┏━━

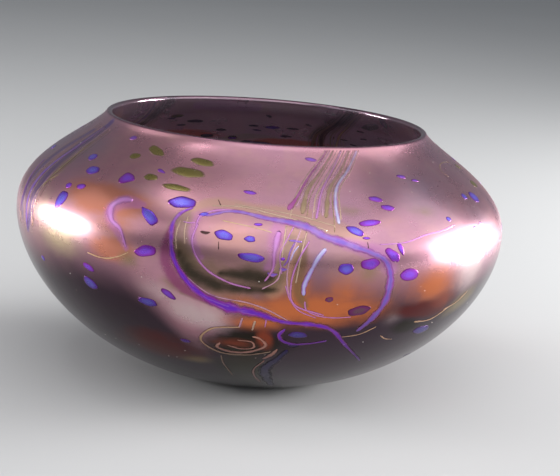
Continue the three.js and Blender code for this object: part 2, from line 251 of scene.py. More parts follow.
class Recipe:
    """One material: the nodes of its colours and textures, ending in a Principled shader."""

    def __init__(self, name):
        self.material = bpy.data.materials.new(name)
        self.material.use_nodes = True
        self.nodes = self.material.node_tree.nodes
        self.links = self.material.node_tree.links
        self.nodes.clear()
        self.shader = self.nodes.new("ShaderNodeBsdfPrincipled")
        output = self.nodes.new("ShaderNodeOutputMaterial")
        self.links.new(self.shader.outputs[0], output.inputs[0])

    def node(self, kind, settings, sockets, out=0):
        """Adds a node: settings are its own fields, sockets maps an input to a number or a Wire."""
        node = self.nodes.new(kind)
        for field, value in settings.items():
            setattr(node, field, value)
        self.feed(node, sockets)
        return Wire(self, node.outputs[out])

    def feed(self, node, sockets):
        """Links each Wire to its socket and sets every other value on it."""
        for key, value in sockets.items():
            if isinstance(value, Wire):
                self.links.new(value.socket, node.inputs[key])
            else:
                node.inputs[key].default_value = value

    def place(self):
        """Object coordinates in metres."""
        return self.node("ShaderNodeTexCoord", {}, {}, "Object")

    def above(self, low, high):
        """0 under a low height in metres, 1 over a high one."""
        return self.node("ShaderNodeSeparateXYZ", {}, {0: self.place()}, 2).edge(low, high)

    def shade_below(self, low, high):
        """1 below a low height and 0 above a high one: the mask of painted shade low on the wall."""
        return 1 - self.above(low, high)

    def highlight_above(self):
        """1 on the shoulder, where threads get a painted highlight, and 0 under the bulge."""
        return self.above(*SHOULDER_HIGHLIGHT)

    def neck_above(self):
        """1 on the neck, where drawn threads are thin, and 0 from the shoulder down."""
        return self.above(*NECK_ZONE)

    def lip_above(self):
        """1 on the fire-polished lip, a thin dark line from the front, and 0 below it."""
        return self.above(*LIP_ZONE)

    def stretched(self, x, y, z):
        """Object coordinates in metres times a number of grains per metre each way."""
        return self.node("ShaderNodeMapping", {}, {"Vector": self.place(), "Scale": (x, y, z)})

    def painted(self, name):
        """A number painted on the points of the piece."""
        return self.node("ShaderNodeAttribute", {"attribute_name": name}, {}, "Fac")

    def cloud(self, scale, detail=3.0, roughness=0.5, distortion=0.0, where=None):
        """Soft noise about 0.5, so many blots to the metre."""
        sockets = {"Vector": where or self.place(), "Scale": scale, "Detail": detail}
        sockets.update({"Roughness": roughness, "Distortion": distortion})
        return self.node("ShaderNodeTexNoise", {}, sockets)

    def blend(self, mask, under, over):
        """One colour over another where the mask is 1; a colour is a Wire or a linear red, green, blue."""
        under, over = (side if isinstance(side, Wire) else (*side, 1.0) for side in (under, over))
        settings = {"data_type": "RGBA"}
        return self.node("ShaderNodeMix", settings, {"Factor": mask, 6: under, 7: over}, 2)

    def relief(self, height, distance, strength):
        """Bumps as deep as a distance in metres where the height goes from 0 to 1."""
        sockets = {"Height": height, "Distance": distance, "Strength": strength}
        return self.node("ShaderNodeBump", {}, sockets)

    def glaze(self, **sockets):
        """Sets or links the shader's own sockets; an underscore in a name stands for a space."""
        self.feed(self.shader, {name.replace("_", " "): value for name, value in sockets.items()})
        return self.material


# ---- the blown body

# Soft patches of colour in the film: azimuth, climb, half width, half height, tilt and strength.

PATCHES = {
    # Gold lustre, which round the left-hand highlight is also a painted highlight halo.
    "straw_and_highlight": [
        (-50, 90, 14, 5, 0, 0.9), (-57, 98, 6, 8, 0, 0.7), (134, 112, 12, 5, 0, 0.7),
        (-124, 90, 10, 5, 0, 0.8),
    ],
    # Painted highlights: pale pink-white patches standing in for shine on the lustre.
    "painted_highlight": [
        (-12, 71.6, 10, 5, -20, 1.0), (-20, 79, 9, 4, -20, 0.6), (55, 88, 9, 7, 0, 0.9),
        (33, 73, 5, 4, 0, 0.35), (-38, 97, 8, 5, 0, 0.5), (-150, 80, 12, 5, 0, 0.7),
        (100, 96, 14, 6, 0, 0.6),
    ],
    "peach": [
        (-4.6, 103, 11, 7.4, 0, 0.72), (-33, 98, 10, 7, 0, 0.6), (22, 94, 10, 8, 0, 0.6),
        (31, 110, 14, 6, 0, 0.4), (182, 96, 9, 10, 0, 0.8),
    ],
    # Painted shade: greyer, darker patches on the sides of the shoulder.
    "side_shade": [
        (48, 122, 16, 12, 0, 0.75), (62, 106, 10, 12, 0, 0.6), (-60, 126, 10, 10, 0, 0.6),
        (-90, 120, 20, 10, 0, 0.7), (150, 118, 22, 9, 0, 0.6),
    ],
    "olive": [
        (-27.3, 89.4, 4, 3, 0, 0.8), (-16, 83.4, 6, 2.6, -14, 0.8), (24, 91.6, 4, 3.6, 0, 0.7),
        (21.6, 114.4, 6, 2.8, -10, 0.6), (42, 112.6, 8, 3, 0, 0.5), (56, 75, 9, 4, 24, 0.9),
        (-15, 45, 6, 3, 10, 0.8), (-62, 116, 5, 12, 0, 0.6), (160, 100, 9, 14, 0, 0.7),
        (-100, 82, 9, 4, 0, 0.8),
    ],
    "salmon": [
        (-38, 108.8, 15, 5, -3, 1.0), (-33, 101, 9, 5, 0, 0.5), (-32, 92, 8, 3.6, 4, 0.85),
    ],
    "orange": [
        (9.4, 84, 4.5, 12, 6, 0.8), (14, 78, 22, 6, 0, 1.0), (20, 84, 13, 9, 0, 0.62),
        (-1, 79.6, 9, 3, -14, 0.9), (0.4, 71, 9, 3.6, 0, 0.85), (41.6, 85, 13, 6.4, -6, 0.85),
        (-152, 98, 16, 9, 5, 1.0), (168, 82, 14, 8, -6, 0.9), (112, 88, 15, 8, 0, 0.9),
        (-101, 95, 9, 9, 0, 0.7),
    ],
    "rust": [
        (-4.6, 59.6, 8, 3, 0, 0.8), (3.4, 63, 2.6, 6, 10, 0.95), (48, 78, 8, 4, 0, 0.8),
    ],
    "wine": [
        (42.2, 75, 12, 3.4, -5, 1.0), (-24, 51, 16, 8, 6, 0.95), (120, 70, 12, 4, 4, 1.0),
        (74, 52, 14, 5, 8, 0.9),
    ],
    "ember": [
        (-155, 114.5, 14, 3.4, 3, 1.0), (172.5, 110.6, 16, 3, -3, 1.0),
    ],
    "smoke": [
        (-2.6, 59.4, 15, 7.6, 2, 1.0), (-1.4, 41, 9, 10, 0, 0.95), (38, 68, 6, 3.4, 0, 0.9),
        (182, 92, 7, 4, 0, 0.9), (-172, 50, 14, 7, 0, 0.9),
    ],
}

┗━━

### EXERCISE DIRECTIONS
Reproduce every line above without error.

### FINAL ANSWER
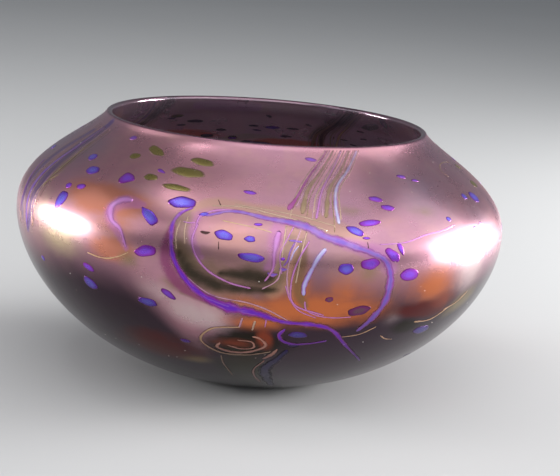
Continue the three.js and Blender code for this object: part 2, from line 251 of scene.py. More parts follow.
class Recipe:
    """One material: the nodes of its colours and textures, ending in a Principled shader."""

    def __init__(self, name):
        self.material = bpy.data.materials.new(name)
        self.material.use_nodes = True
        self.nodes = self.material.node_tree.nodes
        self.links = self.material.node_tree.links
        self.nodes.clear()
        self.shader = self.nodes.new("ShaderNodeBsdfPrincipled")
        output = self.nodes.new("ShaderNodeOutputMaterial")
        self.links.new(self.shader.outputs[0], output.inputs[0])

    def node(self, kind, settings, sockets, out=0):
        """Adds a node: settings are its own fields, sockets maps an input to a number or a Wire."""
        node = self.nodes.new(kind)
        for field, value in settings.items():
            setattr(node, field, value)
        self.feed(node, sockets)
        return Wire(self, node.outputs[out])

    def feed(self, node, sockets):
        """Links each Wire to its socket and sets every other value on it."""
        for key, value in sockets.items():
            if isinstance(value, Wire):
                self.links.new(value.socket, node.inputs[key])
            else:
                node.inputs[key].default_value = value

    def place(self):
        """Object coordinates in metres."""
        return self.node("ShaderNodeTexCoord", {}, {}, "Object")

    def above(self, low, high):
        """0 under a low height in metres, 1 over a high one."""
        return self.node("ShaderNodeSeparateXYZ", {}, {0: self.place()}, 2).edge(low, high)

    def shade_below(self, low, high):
        """1 below a low height and 0 above a high one: the mask of painted shade low on the wall."""
        return 1 - self.above(low, high)

    def highlight_above(self):
        """1 on the shoulder, where threads get a painted highlight, and 0 under the bulge."""
        return self.above(*SHOULDER_HIGHLIGHT)

    def neck_above(self):
        """1 on the neck, where drawn threads are thin, and 0 from the shoulder down."""
        return self.above(*NECK_ZONE)

    def lip_above(self):
        """1 on the fire-polished lip, a thin dark line from the front, and 0 below it."""
        return self.above(*LIP_ZONE)

    def stretched(self, x, y, z):
        """Object coordinates in metres times a number of grains per metre each way."""
        return self.node("ShaderNodeMapping", {}, {"Vector": self.place(), "Scale": (x, y, z)})

    def painted(self, name):
        """A number painted on the points of the piece."""
        return self.node("ShaderNodeAttribute", {"attribute_name": name}, {}, "Fac")

    def cloud(self, scale, detail=3.0, roughness=0.5, distortion=0.0, where=None):
        """Soft noise about 0.5, so many blots to the metre."""
        sockets = {"Vector": where or self.place(), "Scale": scale, "Detail": detail}
        sockets.update({"Roughness": roughness, "Distortion": distortion})
        return self.node("ShaderNodeTexNoise", {}, sockets)

    def blend(self, mask, under, over):
        """One colour over another where the mask is 1; a colour is a Wire or a linear red, green, blue."""
        under, over = (side if isinstance(side, Wire) else (*side, 1.0) for side in (under, over))
        settings = {"data_type": "RGBA"}
        return self.node("ShaderNodeMix", settings, {"Factor": mask, 6: under, 7: over}, 2)

    def relief(self, height, distance, strength):
        """Bumps as deep as a distance in metres where the height goes from 0 to 1."""
        sockets = {"Height": height, "Distance": distance, "Strength": strength}
        return self.node("ShaderNodeBump", {}, sockets)

    def glaze(self, **sockets):
        """Sets or links the shader's own sockets; an underscore in a name stands for a space."""
        self.feed(self.shader, {name.replace("_", " "): value for name, value in sockets.items()})
        return self.material


# ---- the blown body

# Soft patches of colour in the film: azimuth, climb, half width, half height, tilt and strength.

PATCHES = {
    # Gold lustre, which round the left-hand highlight is also a painted highlight halo.
    "straw_and_highlight": [
        (-50, 90, 14, 5, 0, 0.9), (-57, 98, 6, 8, 0, 0.7), (134, 112, 12, 5, 0, 0.7),
        (-124, 90, 10, 5, 0, 0.8),
    ],
    # Painted highlights: pale pink-white patches standing in for shine on the lustre.
    "painted_highlight": [
        (-12, 71.6, 10, 5, -20, 1.0), (-20, 79, 9, 4, -20, 0.6), (55, 88, 9, 7, 0, 0.9),
        (33, 73, 5, 4, 0, 0.35), (-38, 97, 8, 5, 0, 0.5), (-150, 80, 12, 5, 0, 0.7),
        (100, 96, 14, 6, 0, 0.6),
    ],
    "peach": [
        (-4.6, 103, 11, 7.4, 0, 0.72), (-33, 98, 10, 7, 0, 0.6), (22, 94, 10, 8, 0, 0.6),
        (31, 110, 14, 6, 0, 0.4), (182, 96, 9, 10, 0, 0.8),
    ],
    # Painted shade: greyer, darker patches on the sides of the shoulder.
    "side_shade": [
        (48, 122, 16, 12, 0, 0.75), (62, 106, 10, 12, 0, 0.6), (-60, 126, 10, 10, 0, 0.6),
        (-90, 120, 20, 10, 0, 0.7), (150, 118, 22, 9, 0, 0.6),
    ],
    "olive": [
        (-27.3, 89.4, 4, 3, 0, 0.8), (-16, 83.4, 6, 2.6, -14, 0.8), (24, 91.6, 4, 3.6, 0, 0.7),
        (21.6, 114.4, 6, 2.8, -10, 0.6), (42, 112.6, 8, 3, 0, 0.5), (56, 75, 9, 4, 24, 0.9),
        (-15, 45, 6, 3, 10, 0.8), (-62, 116, 5, 12, 0, 0.6), (160, 100, 9, 14, 0, 0.7),
        (-100, 82, 9, 4, 0, 0.8),
    ],
    "salmon": [
        (-38, 108.8, 15, 5, -3, 1.0), (-33, 101, 9, 5, 0, 0.5), (-32, 92, 8, 3.6, 4, 0.85),
    ],
    "orange": [
        (9.4, 84, 4.5, 12, 6, 0.8), (14, 78, 22, 6, 0, 1.0), (20, 84, 13, 9, 0, 0.62),
        (-1, 79.6, 9, 3, -14, 0.9), (0.4, 71, 9, 3.6, 0, 0.85), (41.6, 85, 13, 6.4, -6, 0.85),
        (-152, 98, 16, 9, 5, 1.0), (168, 82, 14, 8, -6, 0.9), (112, 88, 15, 8, 0, 0.9),
        (-101, 95, 9, 9, 0, 0.7),
    ],
    "rust": [
        (-4.6, 59.6, 8, 3, 0, 0.8), (3.4, 63, 2.6, 6, 10, 0.95), (48, 78, 8, 4, 0, 0.8),
    ],
    "wine": [
        (42.2, 75, 12, 3.4, -5, 1.0), (-24, 51, 16, 8, 6, 0.95), (120, 70, 12, 4, 4, 1.0),
        (74, 52, 14, 5, 8, 0.9),
    ],
    "ember": [
        (-155, 114.5, 14, 3.4, 3, 1.0), (172.5, 110.6, 16, 3, -3, 1.0),
    ],
    "smoke": [
        (-2.6, 59.4, 15, 7.6, 2, 1.0), (-1.4, 41, 9, 10, 0, 0.95), (38, 68, 6, 3.4, 0, 0.9),
        (182, 92, 7, 4, 0, 0.9), (-172, 50, 14, 7, 0, 0.9),
    ],
}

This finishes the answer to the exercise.